[Dataset records]
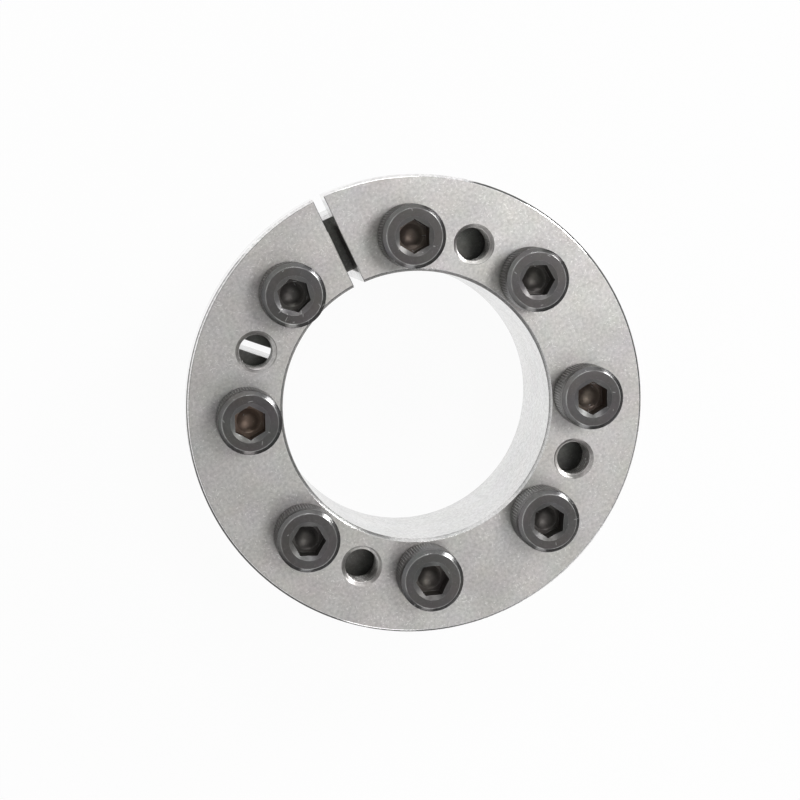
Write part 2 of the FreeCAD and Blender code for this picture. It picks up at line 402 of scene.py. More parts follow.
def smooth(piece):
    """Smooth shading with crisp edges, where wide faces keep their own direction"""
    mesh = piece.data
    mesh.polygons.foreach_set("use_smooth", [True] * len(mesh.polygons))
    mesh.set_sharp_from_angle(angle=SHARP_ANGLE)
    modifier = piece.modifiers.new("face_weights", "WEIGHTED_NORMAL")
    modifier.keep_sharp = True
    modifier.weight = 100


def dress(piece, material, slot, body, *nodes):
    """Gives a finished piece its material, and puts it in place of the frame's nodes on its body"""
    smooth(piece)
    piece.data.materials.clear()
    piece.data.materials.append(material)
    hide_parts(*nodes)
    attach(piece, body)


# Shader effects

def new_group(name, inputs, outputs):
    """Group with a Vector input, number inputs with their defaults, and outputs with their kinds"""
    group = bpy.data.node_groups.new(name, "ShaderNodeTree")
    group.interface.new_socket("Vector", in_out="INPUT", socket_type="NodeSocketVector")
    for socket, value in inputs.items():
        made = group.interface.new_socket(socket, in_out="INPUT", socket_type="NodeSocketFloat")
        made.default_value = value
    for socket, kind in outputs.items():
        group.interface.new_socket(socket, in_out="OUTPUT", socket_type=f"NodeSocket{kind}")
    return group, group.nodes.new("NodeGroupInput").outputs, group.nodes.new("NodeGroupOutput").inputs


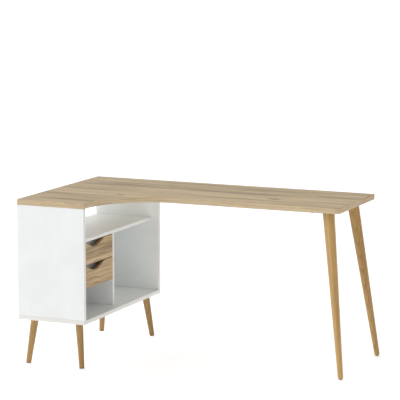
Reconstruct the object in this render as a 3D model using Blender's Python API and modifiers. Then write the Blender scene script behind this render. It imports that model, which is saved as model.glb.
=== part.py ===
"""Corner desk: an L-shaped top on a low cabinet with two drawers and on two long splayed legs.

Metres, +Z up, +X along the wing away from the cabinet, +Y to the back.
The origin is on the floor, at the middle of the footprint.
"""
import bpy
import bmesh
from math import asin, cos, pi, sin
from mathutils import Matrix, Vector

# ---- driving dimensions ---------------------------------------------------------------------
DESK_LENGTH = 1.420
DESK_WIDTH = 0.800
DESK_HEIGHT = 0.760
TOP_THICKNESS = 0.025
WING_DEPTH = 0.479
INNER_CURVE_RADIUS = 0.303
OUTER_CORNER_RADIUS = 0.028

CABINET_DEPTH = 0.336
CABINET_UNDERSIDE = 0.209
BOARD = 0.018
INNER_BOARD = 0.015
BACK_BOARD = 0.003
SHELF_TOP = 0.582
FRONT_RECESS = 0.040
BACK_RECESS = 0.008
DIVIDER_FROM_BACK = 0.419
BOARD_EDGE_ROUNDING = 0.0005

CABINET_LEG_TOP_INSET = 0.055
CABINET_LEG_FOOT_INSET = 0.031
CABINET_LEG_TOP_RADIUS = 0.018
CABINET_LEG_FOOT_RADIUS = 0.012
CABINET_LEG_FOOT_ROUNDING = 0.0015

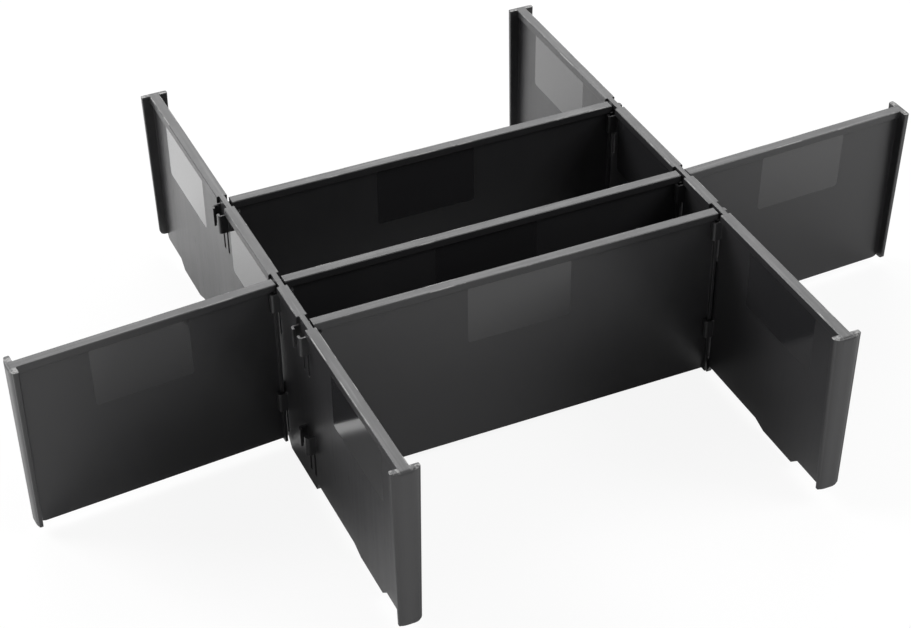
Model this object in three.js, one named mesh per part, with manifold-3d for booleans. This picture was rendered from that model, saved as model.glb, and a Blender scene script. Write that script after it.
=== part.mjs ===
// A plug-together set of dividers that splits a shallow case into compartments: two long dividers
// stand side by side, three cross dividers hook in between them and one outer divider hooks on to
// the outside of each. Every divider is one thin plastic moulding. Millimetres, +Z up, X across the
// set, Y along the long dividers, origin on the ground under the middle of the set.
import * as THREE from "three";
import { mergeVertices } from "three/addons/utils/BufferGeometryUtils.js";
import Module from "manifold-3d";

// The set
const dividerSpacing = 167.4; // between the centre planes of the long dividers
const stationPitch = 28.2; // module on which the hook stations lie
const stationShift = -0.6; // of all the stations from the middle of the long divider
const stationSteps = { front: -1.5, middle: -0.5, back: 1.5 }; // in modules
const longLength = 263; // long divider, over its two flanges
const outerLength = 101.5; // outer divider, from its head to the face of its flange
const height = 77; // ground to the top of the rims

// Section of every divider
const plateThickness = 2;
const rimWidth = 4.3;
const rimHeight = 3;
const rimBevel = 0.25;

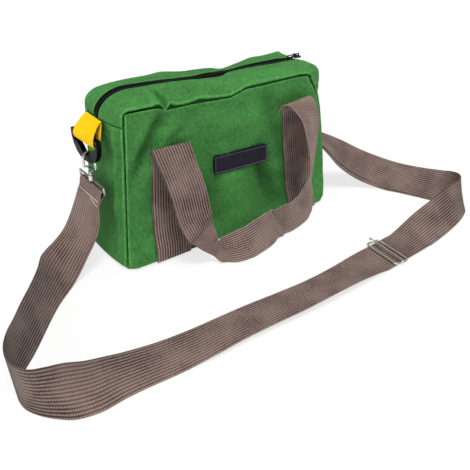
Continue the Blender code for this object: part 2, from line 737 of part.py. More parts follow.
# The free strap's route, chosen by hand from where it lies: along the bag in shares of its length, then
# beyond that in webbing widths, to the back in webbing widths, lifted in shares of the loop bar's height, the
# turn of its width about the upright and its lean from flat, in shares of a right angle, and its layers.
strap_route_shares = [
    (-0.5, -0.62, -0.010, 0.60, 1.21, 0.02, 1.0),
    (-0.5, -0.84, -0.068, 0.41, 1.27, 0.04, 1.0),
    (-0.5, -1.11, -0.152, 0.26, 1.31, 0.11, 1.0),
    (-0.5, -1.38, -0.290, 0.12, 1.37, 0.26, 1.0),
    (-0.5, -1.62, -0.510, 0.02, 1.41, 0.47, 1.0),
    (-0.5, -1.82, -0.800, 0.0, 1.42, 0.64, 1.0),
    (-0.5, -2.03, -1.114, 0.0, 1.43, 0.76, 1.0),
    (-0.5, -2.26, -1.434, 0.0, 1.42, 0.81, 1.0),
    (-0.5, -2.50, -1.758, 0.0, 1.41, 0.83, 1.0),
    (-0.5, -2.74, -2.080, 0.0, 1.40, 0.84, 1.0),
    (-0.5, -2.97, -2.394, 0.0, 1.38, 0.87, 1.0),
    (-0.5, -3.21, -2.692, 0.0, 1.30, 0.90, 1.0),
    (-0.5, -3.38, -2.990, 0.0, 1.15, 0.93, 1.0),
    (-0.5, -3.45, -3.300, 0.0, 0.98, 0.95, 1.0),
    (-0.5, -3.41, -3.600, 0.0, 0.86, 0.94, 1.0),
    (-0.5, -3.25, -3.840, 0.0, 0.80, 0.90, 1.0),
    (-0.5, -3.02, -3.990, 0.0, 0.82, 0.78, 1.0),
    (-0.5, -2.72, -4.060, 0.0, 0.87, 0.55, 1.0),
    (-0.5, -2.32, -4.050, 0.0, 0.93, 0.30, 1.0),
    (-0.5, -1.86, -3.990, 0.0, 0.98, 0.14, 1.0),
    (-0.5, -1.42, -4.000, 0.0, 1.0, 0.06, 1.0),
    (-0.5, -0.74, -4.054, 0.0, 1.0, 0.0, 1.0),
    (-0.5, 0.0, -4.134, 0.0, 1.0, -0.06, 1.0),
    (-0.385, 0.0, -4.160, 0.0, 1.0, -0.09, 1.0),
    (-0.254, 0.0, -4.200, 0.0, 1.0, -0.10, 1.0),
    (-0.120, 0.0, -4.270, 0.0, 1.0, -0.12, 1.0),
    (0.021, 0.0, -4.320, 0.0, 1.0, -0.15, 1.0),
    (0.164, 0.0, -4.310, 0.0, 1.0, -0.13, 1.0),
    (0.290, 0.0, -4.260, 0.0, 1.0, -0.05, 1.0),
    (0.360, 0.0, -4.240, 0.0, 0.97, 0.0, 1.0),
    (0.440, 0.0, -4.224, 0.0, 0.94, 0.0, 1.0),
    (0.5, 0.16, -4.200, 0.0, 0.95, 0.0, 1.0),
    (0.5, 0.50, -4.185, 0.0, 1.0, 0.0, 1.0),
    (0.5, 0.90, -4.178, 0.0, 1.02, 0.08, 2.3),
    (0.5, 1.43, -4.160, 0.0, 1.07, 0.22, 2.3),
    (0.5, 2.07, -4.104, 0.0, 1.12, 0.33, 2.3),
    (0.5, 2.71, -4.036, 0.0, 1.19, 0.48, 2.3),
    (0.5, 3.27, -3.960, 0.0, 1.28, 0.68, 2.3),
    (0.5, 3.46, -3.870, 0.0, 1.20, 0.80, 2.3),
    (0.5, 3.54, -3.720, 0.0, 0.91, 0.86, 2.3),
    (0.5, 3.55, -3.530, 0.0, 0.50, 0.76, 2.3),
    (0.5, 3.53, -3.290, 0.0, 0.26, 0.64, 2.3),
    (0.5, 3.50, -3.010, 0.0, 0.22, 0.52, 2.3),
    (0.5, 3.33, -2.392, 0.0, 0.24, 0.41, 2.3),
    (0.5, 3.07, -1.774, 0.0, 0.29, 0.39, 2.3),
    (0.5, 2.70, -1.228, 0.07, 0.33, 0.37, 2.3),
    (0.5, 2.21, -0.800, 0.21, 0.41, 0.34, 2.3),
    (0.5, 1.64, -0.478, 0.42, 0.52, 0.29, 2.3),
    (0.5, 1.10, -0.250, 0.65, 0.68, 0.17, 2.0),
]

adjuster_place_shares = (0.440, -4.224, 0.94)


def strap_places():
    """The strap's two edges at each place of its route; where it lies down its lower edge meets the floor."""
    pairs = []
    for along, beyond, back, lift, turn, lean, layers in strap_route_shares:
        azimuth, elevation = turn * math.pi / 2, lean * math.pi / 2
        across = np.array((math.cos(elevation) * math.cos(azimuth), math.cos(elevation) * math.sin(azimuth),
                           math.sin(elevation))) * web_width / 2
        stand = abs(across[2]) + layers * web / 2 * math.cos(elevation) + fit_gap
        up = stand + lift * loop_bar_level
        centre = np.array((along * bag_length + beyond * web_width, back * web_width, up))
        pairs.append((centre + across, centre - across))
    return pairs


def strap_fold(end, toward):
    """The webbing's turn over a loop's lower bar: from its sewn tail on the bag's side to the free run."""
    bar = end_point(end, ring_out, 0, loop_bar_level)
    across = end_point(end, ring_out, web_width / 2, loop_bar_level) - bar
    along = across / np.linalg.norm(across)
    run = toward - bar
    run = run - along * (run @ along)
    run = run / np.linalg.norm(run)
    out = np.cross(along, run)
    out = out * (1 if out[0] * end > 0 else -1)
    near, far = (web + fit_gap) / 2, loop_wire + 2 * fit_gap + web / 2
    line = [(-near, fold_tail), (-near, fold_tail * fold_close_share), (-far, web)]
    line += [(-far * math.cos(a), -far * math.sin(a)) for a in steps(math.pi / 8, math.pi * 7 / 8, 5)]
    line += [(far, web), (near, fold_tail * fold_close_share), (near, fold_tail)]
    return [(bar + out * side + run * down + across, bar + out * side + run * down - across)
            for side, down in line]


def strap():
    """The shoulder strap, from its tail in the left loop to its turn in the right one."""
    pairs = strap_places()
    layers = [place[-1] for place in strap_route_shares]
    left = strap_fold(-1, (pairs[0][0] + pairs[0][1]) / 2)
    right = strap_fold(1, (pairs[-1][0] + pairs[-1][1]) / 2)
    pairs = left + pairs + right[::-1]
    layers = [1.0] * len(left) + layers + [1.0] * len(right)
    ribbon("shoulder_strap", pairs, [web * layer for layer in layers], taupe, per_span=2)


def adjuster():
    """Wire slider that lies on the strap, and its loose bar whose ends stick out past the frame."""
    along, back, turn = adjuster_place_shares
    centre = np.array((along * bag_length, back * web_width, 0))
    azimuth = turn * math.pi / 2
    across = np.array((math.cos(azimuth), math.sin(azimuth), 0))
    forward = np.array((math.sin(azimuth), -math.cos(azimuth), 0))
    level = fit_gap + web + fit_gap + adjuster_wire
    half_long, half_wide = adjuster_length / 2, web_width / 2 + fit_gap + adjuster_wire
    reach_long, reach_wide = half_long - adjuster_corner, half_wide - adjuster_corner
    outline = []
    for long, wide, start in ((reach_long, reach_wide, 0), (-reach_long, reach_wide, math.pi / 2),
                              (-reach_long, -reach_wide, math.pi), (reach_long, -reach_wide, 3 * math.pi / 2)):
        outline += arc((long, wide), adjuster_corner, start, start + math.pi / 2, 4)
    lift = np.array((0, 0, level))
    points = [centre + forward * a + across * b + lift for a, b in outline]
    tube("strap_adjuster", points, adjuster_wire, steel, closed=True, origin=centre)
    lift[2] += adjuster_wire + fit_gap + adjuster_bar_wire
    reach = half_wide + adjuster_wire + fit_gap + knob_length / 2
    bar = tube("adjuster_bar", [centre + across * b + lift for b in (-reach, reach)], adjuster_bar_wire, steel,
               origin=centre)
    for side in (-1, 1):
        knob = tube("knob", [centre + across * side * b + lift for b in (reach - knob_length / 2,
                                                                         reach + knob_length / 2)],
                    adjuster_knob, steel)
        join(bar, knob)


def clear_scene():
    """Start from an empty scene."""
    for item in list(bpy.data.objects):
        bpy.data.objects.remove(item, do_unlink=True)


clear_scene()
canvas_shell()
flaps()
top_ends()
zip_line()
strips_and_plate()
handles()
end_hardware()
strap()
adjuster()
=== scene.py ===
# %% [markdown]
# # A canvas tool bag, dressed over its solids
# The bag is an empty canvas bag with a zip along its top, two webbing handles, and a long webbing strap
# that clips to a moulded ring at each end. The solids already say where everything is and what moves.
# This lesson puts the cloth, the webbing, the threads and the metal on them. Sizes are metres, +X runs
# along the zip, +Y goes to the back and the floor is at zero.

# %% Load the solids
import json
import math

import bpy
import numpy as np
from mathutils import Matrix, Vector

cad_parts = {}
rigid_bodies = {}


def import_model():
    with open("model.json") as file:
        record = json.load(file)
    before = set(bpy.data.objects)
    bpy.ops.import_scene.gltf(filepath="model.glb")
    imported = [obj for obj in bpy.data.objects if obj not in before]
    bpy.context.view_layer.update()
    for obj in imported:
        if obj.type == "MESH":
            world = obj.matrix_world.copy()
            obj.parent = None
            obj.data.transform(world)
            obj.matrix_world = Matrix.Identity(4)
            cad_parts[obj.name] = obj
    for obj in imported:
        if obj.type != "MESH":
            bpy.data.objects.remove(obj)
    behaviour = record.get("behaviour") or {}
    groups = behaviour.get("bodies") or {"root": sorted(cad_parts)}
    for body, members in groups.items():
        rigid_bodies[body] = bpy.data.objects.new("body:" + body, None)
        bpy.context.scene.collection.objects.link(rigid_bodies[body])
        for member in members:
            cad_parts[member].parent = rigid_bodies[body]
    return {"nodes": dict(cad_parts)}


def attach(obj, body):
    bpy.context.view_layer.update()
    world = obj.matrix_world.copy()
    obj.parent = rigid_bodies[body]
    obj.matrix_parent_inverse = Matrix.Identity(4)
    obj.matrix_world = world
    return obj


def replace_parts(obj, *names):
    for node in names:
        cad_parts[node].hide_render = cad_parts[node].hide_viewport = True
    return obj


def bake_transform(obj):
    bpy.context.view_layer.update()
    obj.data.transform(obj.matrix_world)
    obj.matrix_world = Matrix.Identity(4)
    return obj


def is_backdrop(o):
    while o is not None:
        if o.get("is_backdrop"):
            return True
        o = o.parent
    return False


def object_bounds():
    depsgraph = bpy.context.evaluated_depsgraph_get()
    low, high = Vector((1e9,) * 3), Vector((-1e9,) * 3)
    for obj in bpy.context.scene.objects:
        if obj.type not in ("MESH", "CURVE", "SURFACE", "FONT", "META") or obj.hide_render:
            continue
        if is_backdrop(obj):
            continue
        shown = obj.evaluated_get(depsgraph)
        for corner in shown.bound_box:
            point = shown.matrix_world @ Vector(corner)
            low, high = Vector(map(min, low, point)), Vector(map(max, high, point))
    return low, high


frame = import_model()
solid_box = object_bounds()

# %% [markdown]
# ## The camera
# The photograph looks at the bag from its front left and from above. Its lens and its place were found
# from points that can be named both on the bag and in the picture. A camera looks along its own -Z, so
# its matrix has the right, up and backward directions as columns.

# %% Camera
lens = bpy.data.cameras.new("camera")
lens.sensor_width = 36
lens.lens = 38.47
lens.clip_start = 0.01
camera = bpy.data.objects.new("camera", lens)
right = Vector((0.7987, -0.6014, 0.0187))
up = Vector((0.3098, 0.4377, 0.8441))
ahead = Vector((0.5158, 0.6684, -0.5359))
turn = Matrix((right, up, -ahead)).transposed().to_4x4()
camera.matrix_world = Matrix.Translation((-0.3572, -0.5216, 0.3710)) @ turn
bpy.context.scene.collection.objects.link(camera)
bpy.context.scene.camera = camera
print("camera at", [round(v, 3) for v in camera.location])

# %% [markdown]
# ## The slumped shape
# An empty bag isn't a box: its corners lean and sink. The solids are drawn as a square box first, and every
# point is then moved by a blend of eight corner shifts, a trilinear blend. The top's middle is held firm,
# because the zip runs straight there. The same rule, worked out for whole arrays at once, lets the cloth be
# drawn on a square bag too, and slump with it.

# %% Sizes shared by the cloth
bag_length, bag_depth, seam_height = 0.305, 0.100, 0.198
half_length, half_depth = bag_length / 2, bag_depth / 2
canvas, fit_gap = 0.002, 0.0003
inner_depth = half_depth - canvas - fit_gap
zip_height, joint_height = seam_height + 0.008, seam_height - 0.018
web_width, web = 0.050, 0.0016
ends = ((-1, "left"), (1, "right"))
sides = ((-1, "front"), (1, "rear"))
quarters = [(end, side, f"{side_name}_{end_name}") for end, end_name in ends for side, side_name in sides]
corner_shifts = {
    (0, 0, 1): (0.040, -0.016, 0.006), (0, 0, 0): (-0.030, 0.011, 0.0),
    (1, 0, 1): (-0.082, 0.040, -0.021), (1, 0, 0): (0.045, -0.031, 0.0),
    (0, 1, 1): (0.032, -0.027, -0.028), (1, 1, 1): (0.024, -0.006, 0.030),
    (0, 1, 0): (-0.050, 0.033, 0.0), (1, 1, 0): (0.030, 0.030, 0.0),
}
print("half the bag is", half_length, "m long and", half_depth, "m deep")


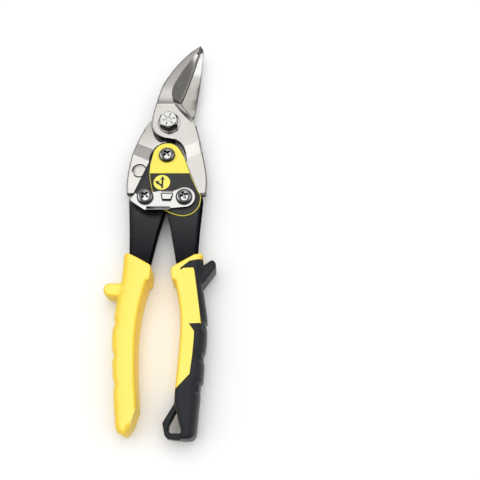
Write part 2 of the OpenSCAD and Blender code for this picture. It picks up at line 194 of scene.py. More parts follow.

▶ _Problem details_
Look through the material above and work out how many of its lines contain "modifiers". State the number only.

▶ _Solved exercise_
2